At the start of the week, the MP for Bradford West, Naz Shah, was found to have posted on Facebook threads such ideas as the deportation of all the Jews from Israel over to America; the caption read, “problem solved.” Elsewhere she wrote on a discussion thread, “The Jews are rallying.” Ms. Shah happens to be a Muslim and represents a constituency which, until the last election, was represented by George Galloway. Other luminaries of the area include the former Liberal Democrat MP and David Ward.

So it is fair to say that among her peers, what Ms. Shah said was not unusual. The posts are from 2014, a year before she became an MP, and during the latest of Israel’s engagements in Gaza. In her apology, once she was found out, Ms. Shah talked of the fact that it was period in which “feelings were running high.” Of course, not everyone during a period of heightened feelings calls for the destruction of a UN member state, but Ms. Shah did, and within a day of the exposé of these messages, and an appropriate political outcry, she was suspended from the Labour party, pending a full investigation.

Labour’s week had barely begun. Within hours, another Labour MP, Rupa Huq, tried to come to Ms. Shah’s rescue. In a BBC interview, Ms. Huq tried to compare calls to eradicate the State of Israel with any other “amusing” thing one might find on Twitter. After a swift U-turn, Ms. Huq managed to restrain herself and remained in the party.

Next, from stage far-left, the former Mayor of London, Ken Livingstone, currently on Labour’s National Executive Committee, made his intervention. Mr. Livingstone has been in the Labour party for almost five decades and in the same trenches as the party’s current leader all of his political life. They have marched together for many a terrible cause and stood shoulder-to-shoulder on many a forsaken platform. But as Ken Livingstone went on several BBC programs, he probably did not expect that within hours, his own Labour party membership would be suspended, as was Ms. Shah’s. Livingstone had used his media opportunities to start talking about Hitler — specifically to claim, that Zionism was an early policy of Hitler’s. Perhaps sensing that he had got himself onto unfortunate ground, Livingstone then stressed that this was all before Hitler “went mad” and killed six million Jews.

So within a week, the Labour party leadership was forced to suspend one of its newest MPs and one of its oldest grandees — and both for the same reason. Presently, Jeremy Corbyn and his spinners are desperately trying to pretend that they have cut out the problem and are dealing with it appropriately. But there are reasons why they cannot do this with the problem that the Labour party — and the wider left in Europe and America — now has when it comes to Jews and the State of Israel.

Both Jeremy Corbyn and Ken Livingstone say that they condemn anti-Semitism. They always tend to add that they also condemn “Islamophobia and all other forms of racism,” a disclaimer that always seems a deliberate attempt to hide a hatred of Jews under the skirts of any and all criticism of Islam. But doubtless on one level they believe it. What is most fascinating is that all the while they are saying this, they stoke the very thing they claim to condemn.

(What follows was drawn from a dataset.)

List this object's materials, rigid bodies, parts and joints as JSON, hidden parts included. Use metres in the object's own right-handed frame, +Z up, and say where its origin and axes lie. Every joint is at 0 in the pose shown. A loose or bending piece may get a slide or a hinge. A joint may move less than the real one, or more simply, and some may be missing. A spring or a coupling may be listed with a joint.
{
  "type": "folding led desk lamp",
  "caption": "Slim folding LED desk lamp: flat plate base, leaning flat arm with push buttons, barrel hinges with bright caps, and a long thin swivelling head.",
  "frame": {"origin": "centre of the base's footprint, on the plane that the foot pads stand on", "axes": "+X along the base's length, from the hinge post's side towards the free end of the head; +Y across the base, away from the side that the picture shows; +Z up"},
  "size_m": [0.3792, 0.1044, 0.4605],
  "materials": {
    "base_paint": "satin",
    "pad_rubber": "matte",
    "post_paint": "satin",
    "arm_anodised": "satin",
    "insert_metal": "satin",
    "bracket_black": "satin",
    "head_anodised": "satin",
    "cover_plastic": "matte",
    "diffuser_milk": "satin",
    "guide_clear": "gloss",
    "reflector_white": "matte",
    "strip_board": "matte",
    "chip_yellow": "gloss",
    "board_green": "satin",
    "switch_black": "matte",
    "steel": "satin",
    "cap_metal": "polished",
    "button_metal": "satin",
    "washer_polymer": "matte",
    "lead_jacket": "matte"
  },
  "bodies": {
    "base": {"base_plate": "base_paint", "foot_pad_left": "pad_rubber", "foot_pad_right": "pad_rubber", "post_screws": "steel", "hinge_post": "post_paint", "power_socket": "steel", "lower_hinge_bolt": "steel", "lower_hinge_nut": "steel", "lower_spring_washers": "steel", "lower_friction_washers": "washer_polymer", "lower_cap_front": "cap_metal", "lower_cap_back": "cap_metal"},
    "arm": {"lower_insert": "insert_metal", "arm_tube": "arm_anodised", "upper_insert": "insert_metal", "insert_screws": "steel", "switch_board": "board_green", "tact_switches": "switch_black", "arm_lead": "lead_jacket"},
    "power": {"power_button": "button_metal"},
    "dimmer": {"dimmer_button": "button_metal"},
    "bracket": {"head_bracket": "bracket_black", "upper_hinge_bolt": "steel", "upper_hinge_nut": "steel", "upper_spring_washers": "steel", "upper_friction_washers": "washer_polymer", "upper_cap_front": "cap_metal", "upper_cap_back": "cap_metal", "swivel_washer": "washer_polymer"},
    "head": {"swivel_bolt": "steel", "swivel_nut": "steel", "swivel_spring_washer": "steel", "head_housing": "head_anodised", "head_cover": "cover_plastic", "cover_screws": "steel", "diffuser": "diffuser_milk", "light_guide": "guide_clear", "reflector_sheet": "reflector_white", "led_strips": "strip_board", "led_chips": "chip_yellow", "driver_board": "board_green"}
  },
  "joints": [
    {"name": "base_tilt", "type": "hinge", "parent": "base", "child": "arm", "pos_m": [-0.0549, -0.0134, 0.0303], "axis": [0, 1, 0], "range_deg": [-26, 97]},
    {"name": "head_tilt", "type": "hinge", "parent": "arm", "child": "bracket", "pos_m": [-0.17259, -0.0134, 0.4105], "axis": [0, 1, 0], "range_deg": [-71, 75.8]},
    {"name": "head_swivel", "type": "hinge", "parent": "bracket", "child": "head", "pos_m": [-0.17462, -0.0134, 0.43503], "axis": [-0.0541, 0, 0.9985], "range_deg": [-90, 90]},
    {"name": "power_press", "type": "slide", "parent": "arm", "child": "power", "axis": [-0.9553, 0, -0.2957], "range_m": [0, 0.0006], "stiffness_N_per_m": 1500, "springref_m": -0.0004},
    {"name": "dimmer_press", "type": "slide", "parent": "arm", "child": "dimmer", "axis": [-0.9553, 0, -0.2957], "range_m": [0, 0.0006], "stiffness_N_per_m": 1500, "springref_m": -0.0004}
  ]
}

There was much outcry to one answer Ken Livingstone gave this week when he tried to excuse Naz Shah’s original comments by saying that they were “over the top and rude.” But it was what he said earlier and has so far gone uncommented upon that was far more revealing and points to the left’s central problem here. In an earlier interview that morning with BBC London, Livingstone had said:

“The simple fact in all of this is that Naz made these comments at a time when there was another brutal Israeli attack on the Palestinians.

“And there’s one stark fact that virtually no one in the British media ever reports, in almost all these conflicts the death toll is usually between 60 and 100 Palestinians killed for every Israeli. Now, any other country doing that would be accused of war crimes but it’s like we have a double standard about the policies of the Israeli government.”

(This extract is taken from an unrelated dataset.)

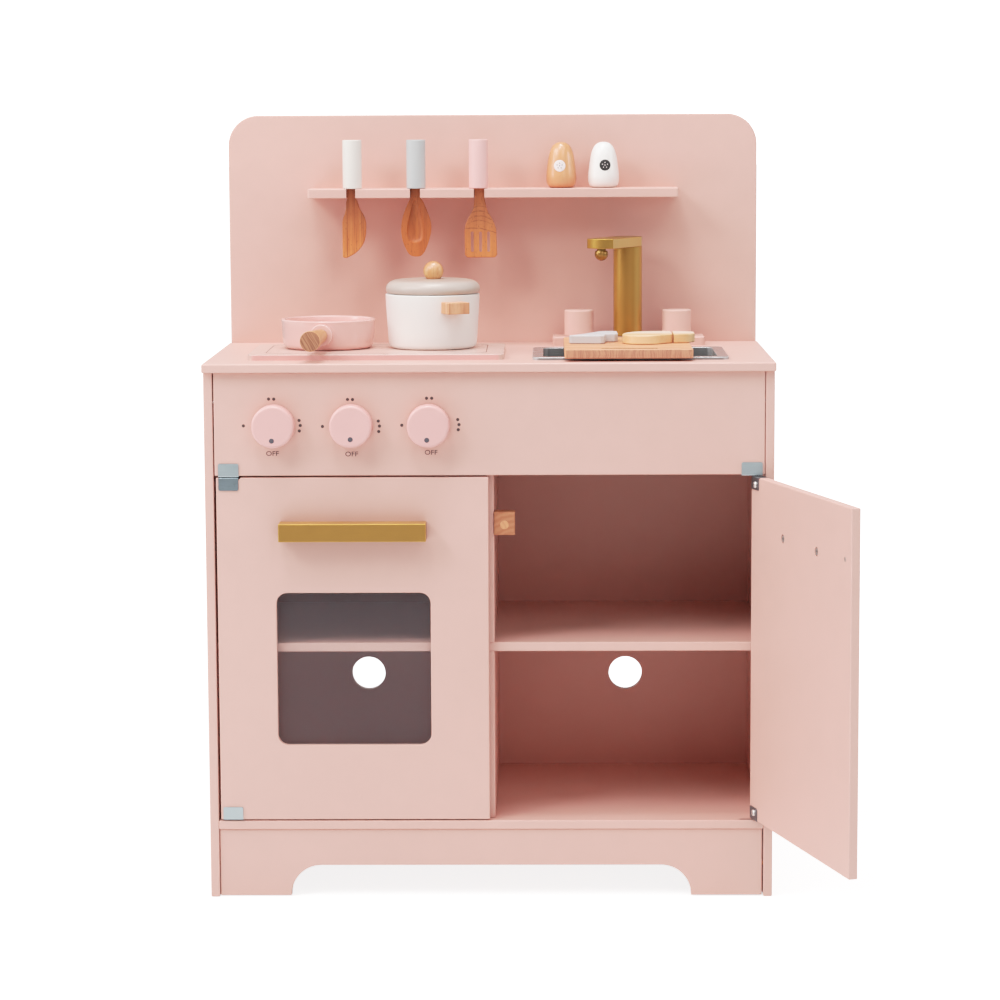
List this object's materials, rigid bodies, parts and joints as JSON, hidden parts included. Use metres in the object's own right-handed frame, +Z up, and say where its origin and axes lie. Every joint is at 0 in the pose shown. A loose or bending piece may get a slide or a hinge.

That right there is what is at the centre of Labour’s anti-Semitism problem. It pretends that the Jewish state does such things for no reason. There is no mention of the thousands of rockets that Hamas and other Islamist groups rain down on Israel from the Gaza Strip. The comment turns a highly-targeted set of retaliatory strikes by Israel against Hamas in the Gaza Strip into a “brutal” attack “on the Palestinians” as a whole. While mentioning those death-tolls, Livingstone has no interest in explaining that the State of Israel builds bunkers for its citizens to shelter in, while Hamas uses Palestinians as human shields and useful dead bodies for the television cameras, to help Hamas appear as an aggrieved “victim.”

In pretending that a state, Israel, in protecting itself from a rain of rockets, stabbings and car-rammings in the best way it possibly can, is, instead, committing war-crimes, not only is there a perpetuation of one lie; there is the subtle placing of a kernel of a thought. Why, a naïf might wonder, do these double-standards exist only in regard to Israel, and not to, say, Iran, China, Sudan, North Korea or Russia? Might it be because some people just hate Jews?

Such a comment is also the reason why even if the party pretends to “root it out,” it no longer can. What Livingstone said there passed without comment because it is the sort of thing which many MPs in the party and countless members of the party believe. Yet every time they say it, they are propagating a lie. Excusing Naz Shah’s comments by saying that they came “at a time when there was another brutal Israeli attack on the Palestinians” parcels a whole pack of lies into one.

That is the problem. It is the narrative of the “left” on Israel that is causing the resurgence of anti-Semitism. It is not coming from nowhere. It is coming from them. If the left wants to deal with it, they first have to deal with themselves.